Performance Review
Analyse the specified files for performance issues and provide actionable improvement suggestions.
Files and instructions: $ARGUMENTS
What to review
- Algorithmic complexity: inefficient loops, nested iterations that could be flattened, O(n^2) or worse patterns that could be reduced, unnecessary repeated computations
- Batching: operations that could be grouped (database queries, API calls, file I/O) instead of executed one at a time in a loop
- Caching: repeated expensive computations or lookups that would benefit from memoisation or caching, missing cache invalidation
- Data structures: use of the wrong data structure for the access pattern (e.g. linear search in a list where a set or map would be O(1), arrays where linked lists are better or vice versa)
- Memory: unnecessary allocations, large objects held longer than needed, string concatenation in loops, unbounded collections, missing pagination
- Concurrency: sequential operations that could run in parallel, blocking calls on the main thread, missing async/await, thread-safety issues that force unnecessary serialisation
- I/O efficiency: chatty network calls, missing connection pooling, unbuffered reads/writes, missing streaming for large payloads
- Lazy vs eager evaluation: eagerly loading or computing data that may never be used, missing short-circuit evaluation, loading entire datasets when only a subset is needed
- Hot paths: performance-critical code paths where micro-optimisations matter — unnecessary object creation, redundant type conversions, avoidable regex compilation
- Language-specific antipatterns: idioms that are idiomatic but slow in the specific language (e.g. reflection in Java, dynamic dispatch where static would suffice, unintentional boxing)
How to interpret arguments
The arguments are free-form and flexible. They may contain:
- File references of any type and in any format:
@file.ts, file.py, main.go, utils.go, script.sh handler.rb
- Additional natural language instructions alongside file references, such as:
- "and also review the files imported by the specified file"
- "focus only on database query performance"
- "this handles 10k requests per second"
- "we're seeing high memory usage in production"
Parse the arguments to identify which files to review and what additional instructions apply. When additional instructions reference related files (e.g. imports, dependents), follow those instructions to identify and review those files as well.
Examples
/perf-review @service.ts @handler.ts — review these two files
/perf-review utils.py, helpers.py — comma-separated, no @ prefix
/perf-review @app.go and also review the files it imports — review with extended scope
/perf-review @api.ts focus only on database query performance — targeted review
/perf-review @processor.rb we're seeing high memory usage in production — review with context
How to proceed
- Read each specified file to understand its current structure, language, and purpose
- If the user included additional instructions (e.g. "also review imported files"), follow them to identify further files
- Analyse the code against every review category listed above
- For each finding, provide:
- What: the specific issue and where it occurs
- Why: the performance impact (time complexity, memory, latency, throughput)

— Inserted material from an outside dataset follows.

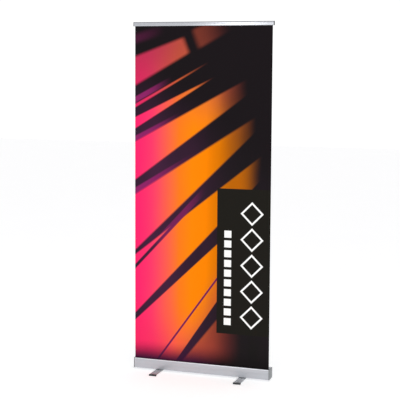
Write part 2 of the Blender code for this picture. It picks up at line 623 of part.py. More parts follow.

- Fix: a concrete code change to resolve it
- Group findings by category and order by expected impact (highest first)
- If the runtime or framework is known, tailor recommendations to its specific performance characteristics and best practices
Additional resources
- checklist.md contains language-specific antipatterns and concrete examples organised by the same review categories above. Use it as a supplementary reference after applying the main review process — it does not replace the categories and analysis defined in this skill.